Step away from your computer and take a minute to cool off. Talk to a colleague or impartial confidant. Only when you feel calm should you respond.
Just a few days after the social media blowup involving Amy’s Baking Company, the owners claimed that a hacker had taken over their accounts, thereby backing away from any responsibility.
Regardless if this is true or not, it is never a good idea to lie about anything. Even little lies can turn into major problems.
For example, telling a customer over Twitter that they will receive a call in 10 minutes and failing to call them for two hours is a lie. Tweeting that you have everything under control when you don’t is also a lie.

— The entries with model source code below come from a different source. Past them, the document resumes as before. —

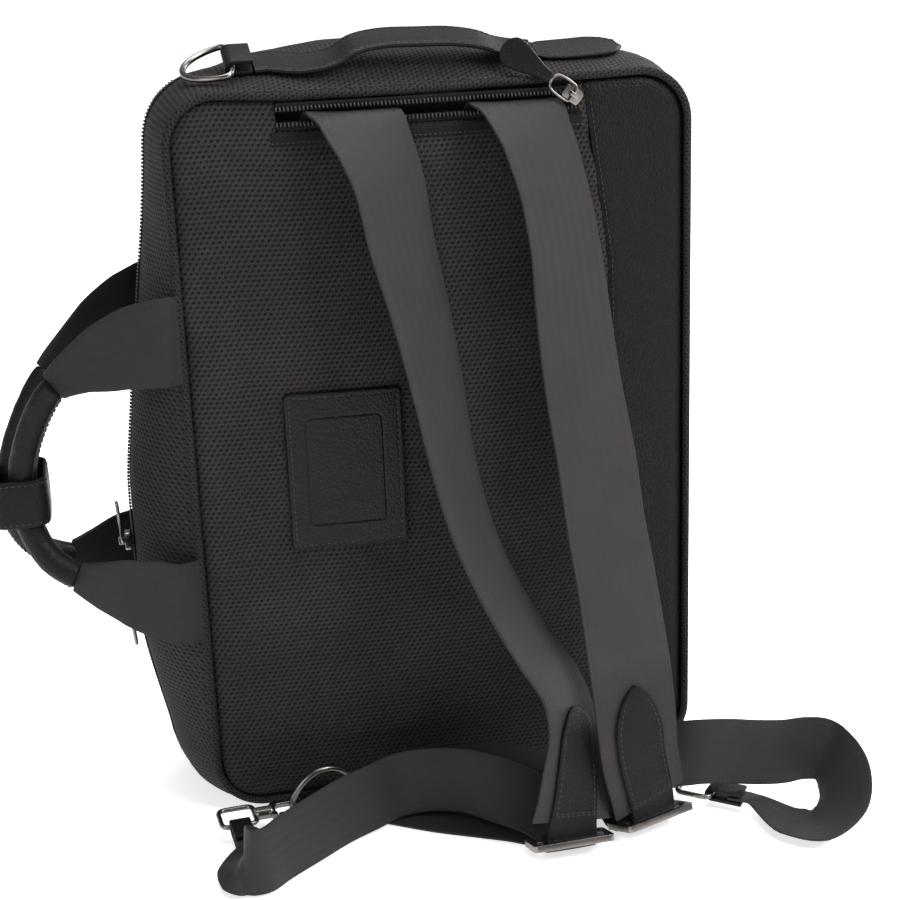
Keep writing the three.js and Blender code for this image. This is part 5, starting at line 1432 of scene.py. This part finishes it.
class MESH_OT_backpack_top(bpy.types.Operator):
    """Leather top handle with its sewn end, and the leather patch on the near panel"""

    bl_idname = "mesh.backpack_top"
    bl_label = "Top handle and patch"

    def execute(self, context):
        rows = []
        for along, depth, rise in TOP_HANDLE:
            x, y = TOP_FROM + along * TOP_LENGTH, depth * HALF_DEPTH
            z = top_rest(x - 4, x + 4, y, TOP_WIDTH / 2) + rise * TOP_RISE + TOP_THICK / 2 + SEAT
            rows.append((x, y, z, 90, TOP_TILT, TOP_WIDTH, TOP_THICK))
        frames = path_frames(rows, 110)
        leather(sweep("top_handle_leather", frames, flat_strip(0.5)), "top_handle")
        seams = self.edges(frames, 2.2, 1.55)
        rows = []
        for along, width in TOP_END:
            x = TOP_FROM + TOP_LENGTH + 2 * SEAT + along * END_LENGTH
            y = -0.46 * HALF_DEPTH + along * along * 10
            z = top_rest(x - 5, x + 5, y, TOP_WIDTH / 2) + END_THICK / 2 + SEAT
            rows.append((x, y, z, 90, TOP_TILT, width * TOP_WIDTH, END_THICK))
        frames = path_frames(rows, 60)
        leather(sweep("top_end_leather", frames, flat_strip(0.3)), "top_handle_patch")
        seams += self.edges(frames, 2.0, 1.2)
        f, up = frames[3], frames[3]["normal"] * self.way(frames[3])
        seams.append([(f["centre"] + f["across"] * a + up * 1.25, up) for a in range(-7, 8)])
        stitches("top_stitches", seams)
        self.patch()
        return {"FINISHED"}

    @staticmethod
    def way(f):
        return 1 if f["normal"].z > 0 else -1

    def edges(self, frames, inset, lift):
        """Lines down both sides of a strip, on its upper face."""
        ups = [(f, f["normal"] * self.way(f)) for f in frames[2:-2]]
        reach = lambda f: max(f["width"] / 2 - inset, 1)
        return [[(f["centre"] + f["across"] * side * reach(f) + up * lift, up) for f, up in ups]
                for side in (-1, 1)]

    def patch(self):
        """Leather patch with a debossed frame line and a sewn edge."""
        (cx, cz), (wide, high) = PATCH_AT, PATCH_SIZE
        columns, rows, radius, seam_inset = 132, 184, 3.0, 2.6

        def inset(x, z):
            ax, az = abs(x) - wide / 2 + radius, abs(z) - high / 2 + radius
            return radius - (math.hypot(max(ax, 0), max(az, 0)) + min(max(ax, az), 0))

        def height(x, z):
            d = inset(x, z)
            edge = min(max(d / 1.1, 0), 1)
            ax, az = abs(x) - wide / 2 + 15, abs(z) - high / 2 + 18
            rim = 3.5 - math.hypot(max(ax, 0), max(az, 0)) - min(max(ax, az), 0)
            frame_line = math.exp(-(rim / 0.5) ** 2)
            seam = 0.16 * math.exp(-((d - seam_inset) / 0.7) ** 2)
            lump = 0.12 * noise.noise(Vector((x / 14, z / 14, 3)))
            rounding = 0.8 * (1 - math.sqrt(1 - (1 - edge) ** 2))
            return PATCH_THICK + 0.15 - rounding - 0.42 * frame_line - seam + lump

        outer, inner, uvs = [], [], []
        for i in range(rows + 1):
            z = -high / 2 + high * i / rows
            over = max(abs(z) - high / 2 + radius, 0)
            half = wide / 2 - max(radius - math.sqrt(max(radius ** 2 - over ** 2, 0)), 0)
            xs = [-half + 2 * half * j / columns for j in range(columns + 1)]
            rest = [near_face(cx + x, cz + z) for x in xs]
            outer.append([Vector((cx + x, y - SEAT - height(x, z), cz + z)) for x, y in zip(xs, rest)])
            inner.append([Vector((cx + x, y + 0.3, cz + z)) for x, y in zip(xs, rest)])
            uvs.append([(x, z) for x in xs])
        leather(walled("patch_leather", outer, inner, uvs), "patch", "patch")
        corners = corner_points(wide / 2 - seam_inset, high / 2 - seam_inset, 2.0, 4)
        loop = even_loop([Vector((a, 0, b)) for a, b in corners], 90)
        face = lambda p: near_face(cx + p.x, cz + p.z) - SEAT - height(p.x, p.z) - 0.05
        line = [(Vector((cx + p.x, face(p), cz + p.z)), Vector((0, -1, 0))) for p in loop + loop[:1]]
        stitches("patch_stitches", [line])


# Stage

CAMERA = {"az": -11.573, "el": 17.91, "roll": -2.178, "shift": (5.61, 187.096), "distance": 1121.162}
LIGHTS = (
    # name, place in metres, size, power
    ("key", (1.1, -0.9, 1.5), 1.0, 46), ("fill", (-1.6, -1.2, 0.8), 1.2, 14),
    ("top", (0.1, 0.2, 1.9), 1.2, 34), ("rim", (1.4, 1.0, 1.0), 0.9, 26),
)
FLOOR_HALF = 60.0  # metres, so that its edge shows in no view
GLOW_FROM, GLOW_TO = 0.7, 2.2  # the floor brightens to white between these distances
WORLD_LIGHT = 0.24


class SCENE_OT_backpack_stage(bpy.types.Operator):
    """Pale floor, soft studio light and the camera"""

    bl_idname = "scene.backpack_stage"
    bl_label = "Stage"

    def execute(self, context):
        scene = context.scene
        scene.view_settings.view_transform = "Standard"
        self.floor()
        self.lights(scene)
        self.camera(scene)
        return {"FINISHED"}

    def floor(self):
        mesh = bpy.data.meshes.new("floor")
        corners = [(a * FLOOR_HALF, b * FLOOR_HALF, 0) for a, b in ((-1, -1), (1, -1), (1, 1), (-1, 1))]
        mesh.from_pydata(corners, [], [(0, 1, 2, 3)])
        obj = new_object("floor", mesh)
        f = Finish("floor_paper", roughness=0.9, shine=0.1)
        f.surface.inputs["Emission Strength"].default_value = 1.0
        away = f.node("ShaderNodeVectorMath", {"operation": "LENGTH"}, f.place(), out="Value")
        glow = f.mix(away.clamp(GLOW_FROM, GLOW_TO), (0.62, 0.62, 0.62), (1, 1, 1))
        f.tree.links.new(glow.socket, f.surface.inputs["Emission Color"])
        grain = f.noise(f.place(), 0.004, 2.0)
        obj.data.materials.append(f.paint(f.mix(grain, (0.86, 0.86, 0.86), (0.9, 0.9, 0.9)), grain, 0.00005))
        obj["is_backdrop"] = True
        world = bpy.data.worlds.new("studio")
        world.use_nodes = True
        background = world.node_tree.nodes["Background"].inputs
        background["Color"].default_value = (1, 1, 1, 1)
        background["Strength"].default_value = WORLD_LIGHT
        bpy.context.scene.world = world

    def camera(self, scene):
        a, e, r = (math.radians(CAMERA[k]) for k in ("az", "el", "roll"))
        back = Vector((math.sin(a) * math.cos(e), -math.cos(a) * math.cos(e), math.sin(e)))
        right = Vector((math.cos(a), math.sin(a), 0))
        up = back.cross(right)
        turned = right * math.cos(r) + up * math.sin(r)
        up = up * math.cos(r) - right * math.sin(r)
        eye = (turned * CAMERA["shift"][0] + up * CAMERA["shift"][1] + back * CAMERA["distance"]) * MM
        data = bpy.data.cameras.new("camera")
        data.lens, data.sensor_width, data.clip_start = 70.0, 36.0, 0.01
        obj = bpy.data.objects.new("camera", data)
        turn = Matrix((turned, up, back)).transposed().to_4x4()
        obj.matrix_world = Matrix.Translation(eye) @ turn
        scene.collection.objects.link(obj)
        scene.camera = obj

    def lights(self, scene):
        target = Vector((0, 0, 0.2))
        for name, spot, size, power in LIGHTS:
            data = bpy.data.lights.new(name, "AREA")
            data.shape, data.size, data.energy = "SQUARE", size, power
            obj = bpy.data.objects.new(name, data)
            where = Vector(spot)
            aim = (target - where).to_track_quat("-Z", "Y").to_matrix().to_4x4()
            obj.matrix_world = Matrix.Translation(where) @ aim
            scene.collection.objects.link(obj)


OPERATORS = (
    MESH_OT_backpack_panels, MESH_OT_backpack_gusset, MESH_OT_backpack_zips, MESH_OT_backpack_straps,
    MESH_OT_backpack_handles, MESH_OT_backpack_fittings, MESH_OT_backpack_top, SCENE_OT_backpack_stage,
)


class VIEW3D_PT_backpack(bpy.types.Panel):
    """Sizes, colours and parts of the backpack"""

    bl_label = "Backpack"
    bl_idname = "VIEW3D_PT_backpack"
    bl_space_type = "VIEW_3D"
    bl_region_type = "UI"
    bl_category = "Backpack"

    def draw(self, context):
        column = self.layout.column()
        for group in (context.scene.backpack_colours, context.scene.backpack_detail):
            for key in group.bl_rna.properties.keys():
                if key not in ("rna_type", "name"):
                    column.prop(group, key)
        for operator in OPERATORS:
            column.operator(operator.bl_idname)


CLASSES = (BackpackColours, BackpackDetail, *OPERATORS, VIEW3D_PT_backpack)


def register():
    for cls in CLASSES:
        bpy.utils.register_class(cls)
    bpy.types.Scene.backpack_colours = bpy.props.PointerProperty(type=BackpackColours)
    bpy.types.Scene.backpack_detail = bpy.props.PointerProperty(type=BackpackDetail)


def unregister():
    del bpy.types.Scene.backpack_detail
    del bpy.types.Scene.backpack_colours
    for cls in reversed(CLASSES):
        bpy.utils.unregister_class(cls)


def main():
    register()
    for operator in OPERATORS:
        group, name = operator.bl_idname.split(".")
        getattr(getattr(bpy.ops, group), name)()
    plain = lambda box: [[float(v) for v in corner] for corner in box]
    {"cad": plain(CAD_BOX), "visual": plain(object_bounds())}


if __name__ == "__main__":
    main()
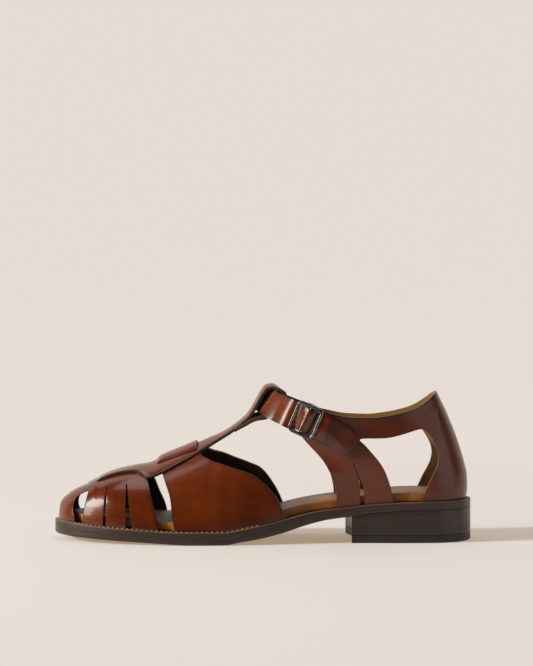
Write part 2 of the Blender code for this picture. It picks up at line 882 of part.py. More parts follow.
def buckle_axes():
    """The buckle's middle, on the strap's middle line, and its own three directions. Where the strap
    comes out further than that under the frame, the middle is lifted as far."""
    at, step = BUCKLE_AT, 0.3
    along = (ankle_point(at + step, -1, 0) - ankle_point(at - step, -1, 0)).normalized()
    across = ankle_point(at, -1, 0.004) - ankle_point(at, -1, -0.004)
    outwards = across.cross(along).normalized()
    if outwards.y > 0:
        outwards.negate()
    across = outwards.cross(along).normalized()
    middle = ankle_point(at, -1, 0)
    crown = 0.0
    for i in range(-4, 5):
        for w in (-ANKLE_STRAP_WIDTH / 2, 0, ANKLE_STRAP_WIDTH / 2):
            point = ankle_point(at + 0.3 * i, -1, w)
            if abs((point - middle).dot(along)) < BUCKLE_ALONG / 2:
                crown = max(crown, (point - middle).dot(outwards))
    return middle + outwards * crown, along, across, outwards


def bulge(distance, reach):
    return math.cos(math.pi * distance / (2 * reach)) ** 2 if abs(distance) < reach else 0.0


def make_ankle_strap(parts, cutters, looks):
    middle, along, across, outwards = buckle_axes()
    crown = (middle - ankle_point(BUCKLE_AT, -1, 0)).dot(outwards)
    stops = [MEDIAL_END - 0.6 * i for i in range(12)] + [1.2, 0.6]
    stops += [-0.5 * i for i in range(11)] + [-5.2 - 0.2 * i for i in range(14)]
    stops += [-8.4, -8.8, -9.1, -9.35, -9.55, -9.72, -9.86, -9.96]
    bar_rise = BAR_HEIGHT + BUCKLE_BAR / 2 + GAP + crown
    inside = BUCKLE_ALONG / 2 - BUCKLE_WIRE - GAP
    grid = []
    for stop in stops:
        side = 1 if stop > 0 else -1
        at = abs(stop)
        centre = ankle_point(at, side, 0)
        from_bar = (centre - middle).dot(along) if side < 0 and at > 4 else 1.0
        half = ANKLE_STRAP_WIDTH / 2 - STRAP_PINCH * bulge(from_bar, BUCKLE_ALONG * 0.6)
        tip = (at - TIP_START) / (10 - TIP_START)
        if side < 0 and tip > 0:
            half *= (1 - tip**TIP_POWER) ** (1 / TIP_POWER)
        row = []
        for j in range(5):
            point = ankle_point(at, side, half * (j / 2 - 1))
            point += outwards * bar_rise * bulge(from_bar, inside)
            row.append(point)
        grid.append(row)
    strap = sheet("ankle_strap", grid, ANKLE_STRAP_LEATHER, 0, parts)
    pin_hole = rod("pin_hole_cutter", middle, outwards, PIN_HOLE / 2, 4 * BUCKLE_WIRE, cutters)
    pin_hole.hide_render = True
    pin_hole.display_type = "WIRE"
    join_solid(strap, pin_hole, "DIFFERENCE")
    strap.data.materials.clear()
    strap.data.materials.append(looks["leather"])


def rod(name, start, direction, radius, length, where):
    """A round bar from a point along a direction."""
    bpy.ops.mesh.primitive_cylinder_add(vertices=12, radius=radius, depth=length)
    made = bpy.context.object
    made.name = name
    made.users_collection[0].objects.unlink(made)
    where.objects.link(made)
    turn = direction.to_track_quat("Z", "Y").to_matrix().to_4x4()
    turn.translation = start + direction * length / 2
    made.data.transform(turn)
    return made


def make_buckle(parts, cutters, looks):
    """A frame with a middle bar and a short pin, laid on the ankle strap."""
    middle, along, across, outwards = buckle_axes()
    seat = ANKLE_STRAP_LEATHER / 2 + 2 * GAP + BUCKLE_WIRE / 2
    bar = BAR_HEIGHT - ANKLE_STRAP_LEATHER / 2 - GAP
    half_along = (BUCKLE_ALONG - BUCKLE_WIRE) / 2
    half_across = (BUCKLE_ACROSS - BUCKLE_WIRE) / 2
    corner = BUCKLE_CORNER - BUCKLE_WIRE / 2
    curve = bpy.data.curves.new("buckle_frame", "CURVE")
    curve.dimensions = "3D"
    curve.bevel_depth = BUCKLE_WIRE / 2
    curve.bevel_resolution = 1
    points = []
    for quarter in range(4):
        turn_u, turn_v = ((1, 1), (-1, 1), (-1, -1), (1, -1))[quarter]
        for i in range(6):
            angle = math.radians(90 * quarter + 90 * i / 5)
            u = turn_u * (half_along - corner) + corner * math.cos(angle)
            v = turn_v * (half_across - corner) + corner * math.sin(angle)
            points.append(middle + along * u + across * v + outwards * seat)
    spline = curve.splines.new("POLY")
    spline.points.add(len(points) - 1)
    for knot, point in zip(spline.points, points):
        knot.co = (*point, 1)
    spline.use_cyclic_u = True
    guide = bpy.data.objects.new("buckle_curve", curve)
    parts.objects.link(guide)
    graph = bpy.context.evaluated_depsgraph_get()
    mesh = bpy.data.meshes.new_from_object(guide.evaluated_get(graph))
    bpy.data.objects.remove(guide)
    frame = bpy.data.objects.new("buckle_frame", mesh)
    parts.objects.link(frame)
    ends = middle + outwards * bar - across * half_across
    middle_bar = rod("buckle_bar", ends, across, BUCKLE_BAR / 2, 2 * half_across, cutters)
    pin_start = middle + outwards * bar
    pin_length = BUCKLE_BAR / 2 + 3 * GAP + ANKLE_STRAP_LEATHER
    pin = rod("buckle_pin", pin_start, outwards, PIN / 2, pin_length, cutters)
    for piece in (middle_bar, pin):
        piece.hide_render = True
        piece.display_type = "WIRE"
        join_solid(frame, piece, "UNION")
    frame.data.materials.clear()
    frame.data.materials.append(looks["metal"])


def make_parts():
    clear_scene()
    parts = collection("fisherman_sandal")
    cutters = collection("cutters")
    looks = {
        "leather": material("polished_leather", (0.30, 0.075, 0.02), 0.28),
        "sole": material("sole_leather", (0.045, 0.022, 0.016), 0.45),
        "rubber": material("rubber", (0.02, 0.016, 0.015), 0.6),
        "insole": material("insole_leather", (0.35, 0.19, 0.07), 0.4),
        "metal": material("dark_metal", (0.12, 0.12, 0.125), 0.3, 1.0),
    }
    make_outsole(parts, looks)
    make_heel(parts, cutters, looks)
    make_insole(parts, looks)
    make_upper_front(parts, cutters, looks)
    make_upper_quarter(parts, cutters, looks)
    make_ankle_strap(parts, cutters, looks)
    make_buckle(parts, cutters, looks)


make_parts()
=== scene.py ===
# Left fisherman sandal in polished red-brown leather, seen from its outer side
import bisect
import json
import math

import bpy
from mathutils import Matrix, Vector

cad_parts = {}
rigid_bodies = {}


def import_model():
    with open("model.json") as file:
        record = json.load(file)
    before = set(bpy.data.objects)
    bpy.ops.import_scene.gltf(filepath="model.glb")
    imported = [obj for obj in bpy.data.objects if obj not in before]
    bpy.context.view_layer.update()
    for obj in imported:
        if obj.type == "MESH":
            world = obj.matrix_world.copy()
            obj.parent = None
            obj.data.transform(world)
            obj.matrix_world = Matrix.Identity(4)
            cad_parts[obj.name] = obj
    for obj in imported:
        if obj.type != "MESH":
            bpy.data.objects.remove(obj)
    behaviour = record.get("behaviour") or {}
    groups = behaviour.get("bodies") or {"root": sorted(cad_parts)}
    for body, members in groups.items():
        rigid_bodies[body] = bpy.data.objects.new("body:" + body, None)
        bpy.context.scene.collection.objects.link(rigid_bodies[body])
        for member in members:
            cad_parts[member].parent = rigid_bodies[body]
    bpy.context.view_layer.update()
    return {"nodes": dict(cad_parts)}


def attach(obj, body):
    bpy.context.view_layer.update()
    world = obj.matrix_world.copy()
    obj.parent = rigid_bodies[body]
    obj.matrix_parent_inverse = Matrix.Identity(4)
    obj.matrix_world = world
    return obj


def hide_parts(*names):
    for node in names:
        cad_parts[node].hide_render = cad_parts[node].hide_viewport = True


for leftover in list(bpy.data.objects):
    bpy.data.objects.remove(leftover, do_unlink=True)
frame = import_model()
print("frame loaded:", ", ".join(sorted(frame["nodes"])))

# Sizes of the shoe, in metres
shoe = {
    "soleLength": 0.262,
    "ballWidth": 0.0865,
    "soleThickness": 0.0078,
    "toeSpring": 0.0036,
    "heelHeight": 0.0208,
    "topPiece": 0.0048,
    "insole": 0.0053,
    "toeMargin": 0.0038,
    "sideMargin": 0.0055,
    "heelMargin": 0.0046,
    "instepHeight": 0.0978,
    "collarHeight": 0.0930,
    "collarHalf": 0.0300,
    "gap": 0.0003,
    "leather": 0.0018,
    "quarterLeather": 0.0020,
    "heelRound": 2.7,
}


def throughRows(places, heights):
    # A smooth curve through the rows of a table that never overshoots them
    steps = [(heights[k + 1] - heights[k]) / (places[k + 1] - places[k]) for k in range(len(places) - 1)]
    slopes = [steps[0]]
    for before, after in zip(steps, steps[1:]):
        slopes.append(0.0 if before * after <= 0 else 2 * before * after / (before + after))
    slopes.append(steps[-1])

    def read(at):
        at = min(max(at, places[0]), places[-1])
        k = min(bisect.bisect_right(places, at), len(places) - 1) - 1
        width = places[k + 1] - places[k]
        t = (at - places[k]) / width
        low = (1 + 2 * t) * (1 - t) ** 2 * heights[k] + t * (1 - t) ** 2 * width * slopes[k]
        return low + t * t * (3 - 2 * t) * heights[k + 1] + t * t * (t - 1) * width * slopes[k + 1]

    return read


def curves(names, rows):
    # One curve for each named column after the first
    places = [row[0] for row in rows]
    return {name: throughRows(places, [row[i] for row in rows]) for i, name in enumerate(names) if i}


def spread(share):
    # Stretches a share of the length near the ends, where the outline turns round
    return math.acos(1 - 2 * min(max(share, 0.0), 1.0)) / math.pi


def place(share):
    return (share - 0.5) * shoe["soleLength"]


def shareOf(x):
    return x / shoe["soleLength"] + 0.5


def shareInside(x):
    return min(max(shareOf(x), 0.0), 1.0)


solePlan = curves(("station", "lateral", "medial"), [
    (spread(0.000), -0.035, 0.035), (spread(0.015), 0.116, 0.173), (spread(0.050), 0.243, 0.301),
    (spread(0.100), 0.341, 0.387), (spread(0.150), 0.405, 0.439), (spread(0.200), 0.445, 0.474),
    (spread(0.270), 0.484, 0.498), (spread(0.300), 0.496, 0.500), (spread(0.335), 0.500, 0.493),
    (spread(0.420), 0.486, 0.439), (spread(0.500), 0.445, 0.364), (spread(0.580), 0.393, 0.306),
    (spread(0.660), 0.353, 0.289), (spread(0.740), 0.335, 0.306), (spread(0.820), 0.341, 0.329),
    (spread(0.900), 0.330, 0.329), (spread(0.950), 0.283, 0.286), (spread(0.985), 0.172, 0.175),
    (spread(1.000), 0.000, 0.000),
])
soleSide = curves(("station", "toeLift", "heelLift", "thickness"), [
    (0.000, 1.00, 0.000, 1.12), (0.070, 0.80, 0.000, 1.08), (0.150, 0.55, 0.000, 1.01),
    (0.237, 0.30, 0.000, 0.97), (0.290, 0.10, 0.000, 0.98), (0.330, 0.00, 0.000, 1.00),
    (0.410, 0.00, 0.000, 1.00), (0.450, 0.00, 0.077, 1.00), (0.500, 0.00, 0.178, 1.06),
    (0.550, 0.00, 0.330, 1.05), (0.600, 0.00, 0.530, 0.94), (0.650, 0.00, 0.683, 0.82),
    (0.700, 0.00, 0.770, 0.77), (0.760, 0.00, 0.885, 0.70), (0.840, 0.00, 0.960, 0.64),
    (1.000, 0.00, 1.000, 0.64),
])
ridgeRows = [
    (0.019, 0.222), (0.036, 0.272), (0.060, 0.311), (0.084, 0.337), (0.108, 0.370), (0.132, 0.394),
    (0.156, 0.414), (0.181, 0.429), (0.210, 0.443), (0.233, 0.456), (0.265, 0.494), (0.302, 0.534),
    (0.340, 0.577), (0.374, 0.613), (0.397, 0.640), (0.422, 0.676), (0.446, 0.725), (0.476, 0.805),
    (0.511, 0.900), (0.552, 0.990), (0.600, 1.020),
]
lastForm = curves(("station", "power", "shift"), [
    (0.000, 2.20, 0.035), (0.120, 2.20, 0.025), (0.160, 2.05, 0.020), (0.215, 1.85, 0.018),
    (0.270, 1.70, 0.020), (0.330, 1.66, 0.022), (0.370, 1.70, 0.022), (0.410, 1.85, 0.015),
    (0.500, 1.80, 0.000), (0.600, 1.80, 0.000),
])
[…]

Keep things honest. Own up to your mistakes and be transparent. This is how you will come out on top during a crisis.
Don’t Continue Auto Selling
Do you schedule promotional tweets in advance?
If so, shut these down the second you experience a crisis. The last thing your customers want to see on your Twitter feed is an tweet promoting your latest product when that exact product just malfunctioned and everyone is complaining about it on Twitter.
Don’t Tweet Too Much
It is important to respond to customer comments in real time during a crisis, but don’t go overboard. Limit your communication to a few tweets and then tell the person that you’d like to take the conversation off-line with a direct message, an email or a phone call.
This will allow other customers to comment and prevent a feed clog.
Don’t Delete Tweets/Posts
The best way to handle negative comments on Twitter and Facebook is to face them head on. It can be tempting to go into your account and delete unfavorable comments just to make your company look better, but remember that everyone is watching. It’s best to respond with kindness than to sweep anything under the rug.
What negative social media crisis communications would you add that you’ve seen take place?